There’s an odd contradiction at the heart of the WHO’s demand for higher taxes on fatty foods – a contradiction that has coincidentally dogged the spread of sin taxes in the North American context. It’s a contradiction that the CIAA, had it been more keen on standing up for its members’ interests, might have wanted to point out to the WHO.
The contradiction is as follows: as American economist Phineas Baxandall has observed, “singling out a vice for taxation indirectly promotes the activity as a virtuous contributor to the public purse.” For example, when North American lawmakers increase taxes on cigarettes, even though they claim that their objective is to discourage consumers from smoking, their actions betray what Baxandall calls a “tacit acceptance” of the very same activity they say that they oppose. This raises questions about whether they in fact really want to discourage smoking. If legislators truly want to stamp out smoking, then they should instead be trying to use what Baxandall calls “non-tax measures” to actively discourage smokers from using tobacco products. They could ban all sales of cigarettes, rather than simply taxing them. The legislators’ professed concern about public health, from this perspective, looks like a disguise for another, more self-serving goal – raising taxes and tapping into a new revenue source.
Revenue opportunity
We can use this example to tease out one possible explanation for why no EU member state spoke out forcefully against the WHO’s call for higher food taxes. If EU member governments really did believe that the global food industry knowingly promotes products that contain dangerous levels of “saturated fats, sugar and salt” to consumers, and that these products threaten public health, then one would expect them to make plans to banish all such products from the marketplace. But they have not.
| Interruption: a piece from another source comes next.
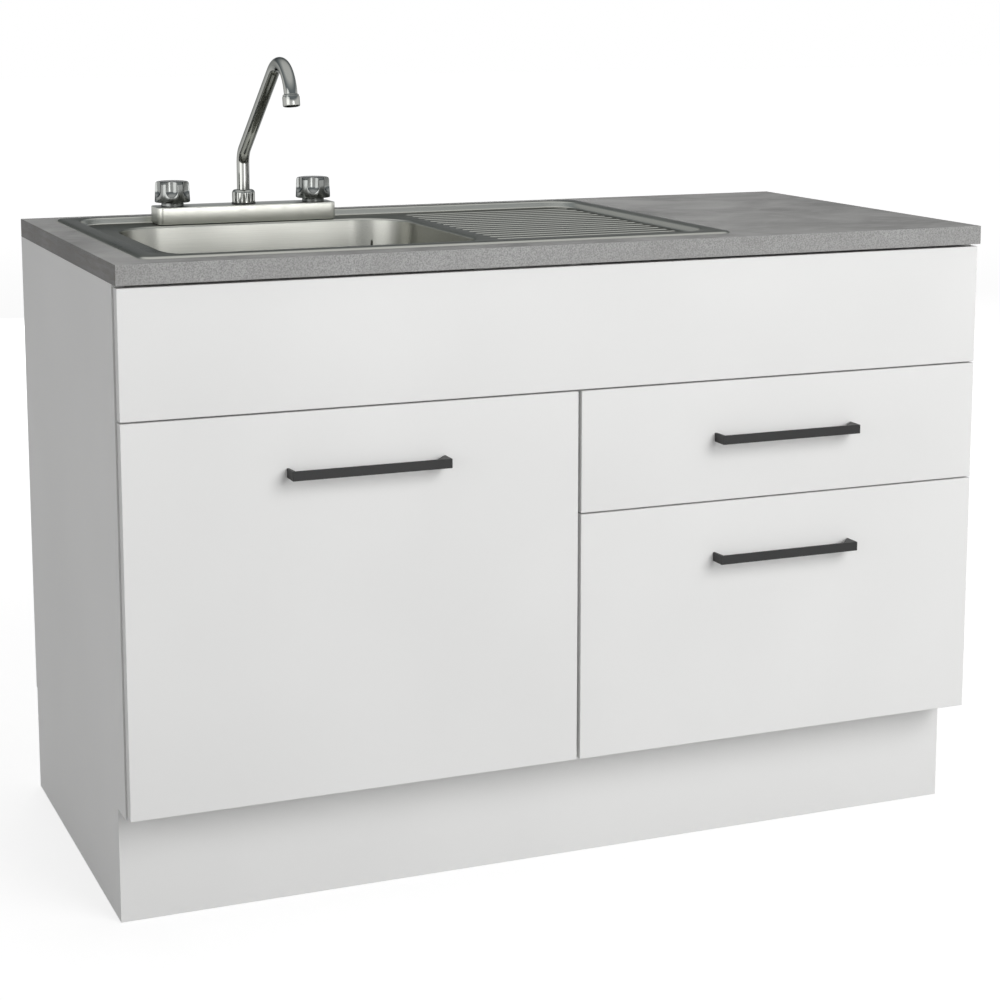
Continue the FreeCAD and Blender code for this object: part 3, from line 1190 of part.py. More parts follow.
def make_box(box_z, height):
    """Drawer box: two sides, back and grooved-in bottom."""
    y0, y1 = FRONT_BACK, BOX_Y1
    bottom_z = box_z + BOX_BOTTOM_UP
    bottom_top = bottom_z + BOX_BOTTOM_T
    x0, x1 = BOX_X0 + BOARD, BOX_X1 - BOARD
    reach = BOX_GROOVE + GROOVE_FIT
    bottom = block(x0 - BOX_GROOVE, x1 + BOX_GROOVE, y0, y1, bottom_z, bottom_top)
    slot = block(x0 - reach, x1 + reach, y0 - PAST, y1 + PAST, bottom_z, bottom_top)
    left = block(BOX_X0, x0, y0, y1, box_z, box_z + height).cut(slot)
    right = block(x1, BOX_X1, y0, y1, box_z, box_z + height).cut(slot)
    back = block(x0, x1, y1 - BOARD, y1, bottom_top, box_z + height)
    return [left, right], back, bottom


# ---------------------------------------------------------------- build
def build_top():
    """Worktop, sink, plumbing and tap."""
    write("worktop", make_worktop())
    write("sink", make_sink())
    write("sink_seal", make_seal())
    write("sink_clips", *make_clips())
    write("waste_body", make_waste())
    write("waste_nut", make_waste_nut())
    write("strainer_basket", make_basket())
    write("overflow_elbow", make_overflow_elbow())
    write("overflow_pipe", make_overflow_pipe())
    write("trap_head", make_trap_head())
    write("trap_cup", make_trap_cup())
    write("trap_inlet_nut", make_inlet_nut())
    write("trap_outlet_nut", make_outlet_nut())
    write("waste_pipe", make_waste_pipe())
    write("tap_block", make_block())
    write("tap_gasket", make_gasket())
    write("spout_ring", make_ring())
    write("spout_nut", make_spout_nut())
    write("spout", make_spout())
    write("aerator", make_aerator())
    write("knob_hot", make_knob(KNOBS_X[0]))
    write("knob_cold", make_knob(KNOBS_X[1]))
    write("knob_collars", *make_collars())
    write("tap_headworks", *make_headworks())
    write("tap_inlets", *make_inlets())
    write("tap_backnuts", *make_backnuts())


def build_cabinet():
    """Cabinet boards, plinth and blind panel."""
    write("side_left", make_side(0.0))
    write("side_right", make_side(WIDTH - BOARD).cut(back_slot(PLINTH_H)))
    floor = block(BAY_L0, BAY_R1, CARCASS_Y, DEPTH, PLINTH_H, FLOOR_Z)
    write("bottom_panel", floor.cut(back_slot(FLOOR_Z - GROOVE_IN - GROOVE_FIT)))
    middle = block(BAY_L1, BAY_R0, CARCASS_Y, DEPTH, FLOOR_Z, CARCASS_TOP)
    write("partition", middle.cut(back_slot(FLOOR_Z - PAST)))
    write("front_rails",
          block(BAY_L0, BAY_L1, CARCASS_Y, CARCASS_Y + FRONT_RAIL_D, RAIL_Z, RAIL_Z + BOARD),
          block(BAY_R0, BAY_R1, CARCASS_Y, CARCASS_Y + FRONT_RAIL_D, RAIL_Z, RAIL_Z + BOARD))
    write("rear_rails", *make_rear_rails())
    write("back_panel", block(BAY_R0 - GROOVE_IN, BAY_R1 + GROOVE_IN, BACK_Y, BACK_Y + BACK_T,
                              FLOOR_Z - GROOVE_IN, CARCASS_TOP))
    front, rear, sides = make_plinth()
    write("plinth_front", front)
    write("plinth_rear", rear)
    write("plinth_sides", *sides)
    write("blind_panel", make_front(SIDE_SET, WIDTH - SIDE_SET, BLIND_Z, BLIND_TOP))
    write("blind_brackets", *make_brackets())


def build_door():
    """Door with its hinges, handle and buffers."""
    write("door", make_door())
    write("door_handle", make_handle(DOOR_HANDLE_X, HIGH_HANDLE_Z))
    write("hinge_cups", *make_cups())
    write("hinge_arms", *make_arms())
    write("front_buffers", *make_buffers())


def build_drawers():
    """Upper drawer and lower pull-out with their runners."""
    x1 = WIDTH - SIDE_SET
    write("upper_front", make_front(GAP_X1, x1, UPPER_Z, FRONTS_TOP))
    write("lower_front", make_front(GAP_X1, x1, FRONTS_LOW, LOWER_TOP))
    write("upper_handle", make_handle(DRAWER_HANDLE_X, HIGH_HANDLE_Z))
    write("lower_handle", make_handle(DRAWER_HANDLE_X, LOW_HANDLE_Z))
    all_rails = []
    for level, box_z, height in (("upper", BOX_UP_Z, BOX_SIDE_UP),
                                 ("lower", BOX_LOW_Z, BOX_SIDE_LOW)):
        rails, slides, front_rollers, tail_rollers = make_runner(box_z)
        all_rails += rails
        write(level + "_drawer_rails", *slides)
        write(level + "_front_rollers", *front_rollers)
        write(level + "_tail_rollers", *tail_rollers)
        sides, back, bottom = make_box(box_z, height)
        write(level + "_box_sides", *sides)
        write(level + "_box_back", back)
        write(level + "_box_bottom", bottom)
    write("cabinet_rails", *all_rails)


os.makedirs("parts", exist_ok=True)
build_top()
build_cabinet()
build_door()
build_drawers()
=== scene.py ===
"""Kitchen sink unit: laminate worktop, melamine fronts, pressed steel sink, chromed mixer tap."""
import json
import logging
import math
from dataclasses import dataclass, field
from enum import Enum

import bmesh
import bpy
from mathutils import Matrix, Vector


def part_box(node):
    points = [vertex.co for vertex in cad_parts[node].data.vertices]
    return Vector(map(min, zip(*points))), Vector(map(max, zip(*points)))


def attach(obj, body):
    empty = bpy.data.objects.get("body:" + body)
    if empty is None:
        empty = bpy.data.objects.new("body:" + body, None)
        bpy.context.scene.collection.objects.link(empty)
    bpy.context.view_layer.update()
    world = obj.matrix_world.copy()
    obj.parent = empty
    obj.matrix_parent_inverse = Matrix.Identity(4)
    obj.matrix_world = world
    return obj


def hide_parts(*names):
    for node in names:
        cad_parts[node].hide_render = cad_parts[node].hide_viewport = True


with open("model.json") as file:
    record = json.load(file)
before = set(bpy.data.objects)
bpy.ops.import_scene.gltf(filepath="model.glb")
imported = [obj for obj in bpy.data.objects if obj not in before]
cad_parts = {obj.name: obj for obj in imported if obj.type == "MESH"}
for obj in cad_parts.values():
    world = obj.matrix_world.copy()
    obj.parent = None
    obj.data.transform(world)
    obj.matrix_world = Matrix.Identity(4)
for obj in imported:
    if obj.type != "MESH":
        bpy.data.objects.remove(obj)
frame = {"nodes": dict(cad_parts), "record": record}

Shape = bmesh.types.BMesh
Edges = list[bmesh.types.BMEdge]
Socket = bpy.types.NodeSocket

LOG = logging.getLogger("sink_unit")
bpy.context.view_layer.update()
MM = 0.001

# Where the worktop's left front corner lies at floor level, read from the frame.
WORKTOP_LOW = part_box("worktop")[0]
CORNER = Vector((WORKTOP_LOW.x, WORKTOP_LOW.y, 0.0))

# Directions: to the unit's right end, to the wall behind it, and up.
RIGHT = Vector((1.0, 0.0, 0.0))
TO_WALL = Vector((0.0, 1.0, 0.0))
UP = Vector((0.0, 0.0, 1.0))

WHITE = (1.0, 1.0, 1.0, 1.0)

# Broken edges: how finely they are cut, and past which angle an edge counts as one.
EDGE_SEGMENTS = 3
EDGE_ANGLE = math.radians(40.0)
# Vertices nearer than this are one vertex; faces flatter than this are one face.
MERGE_COPY = 0.002 * MM
MERGE_DRAWN = 0.001 * MM
FLAT = math.radians(0.4)


def at(x: float, y: float, z: float) -> Vector:
    """A point given in mm from the worktop's left front corner at floor level, in metres."""
    return CORNER + Vector((x, y, z)) * MM


# ------------------------------------------------------------------ finishes
def linear(code: str) -> tuple[float, float, float, float]:
    """Turns an sRGB hex colour into linear values.

    Args:
        code: Colour such as "#E0E0DF".

    Returns:
        Red, green, blue and an alpha of 1.
    """
    values = [int(code[k:k + 2], 16) / 255.0 for k in (1, 3, 5)]
    red, green, blue = [v / 12.92 if v <= 0.04045 else ((v + 0.055) / 1.055) ** 2.4
                        for v in values]
    return red, green, blue, 1.0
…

Like their North American counterparts and their “sin taxes,” EU member states may see the WHO’s tax on fatty foods as an opportunity to develop a new revenue stream. They have good reason to, given the current economic situation in Europe. As a January 21 report by the European Commission noted, in the eurozone region, “the average nominal budget deficit worsened further in 2003 to 2.7 percent of GDP.” A sin tax on candy bars, potato crisps, foie gras, cheese, and other fatty food products could plug that deficit rather nicely.
The next major WHO meeting takes place in May, at its annual World Health Assembly. Given the stakes – the economic fortunes of up to 26,000 companies and their 2.6 million employees – one hopes that the CIAA can rethink its knee-jerk support for the WHO’s call for higher food taxes.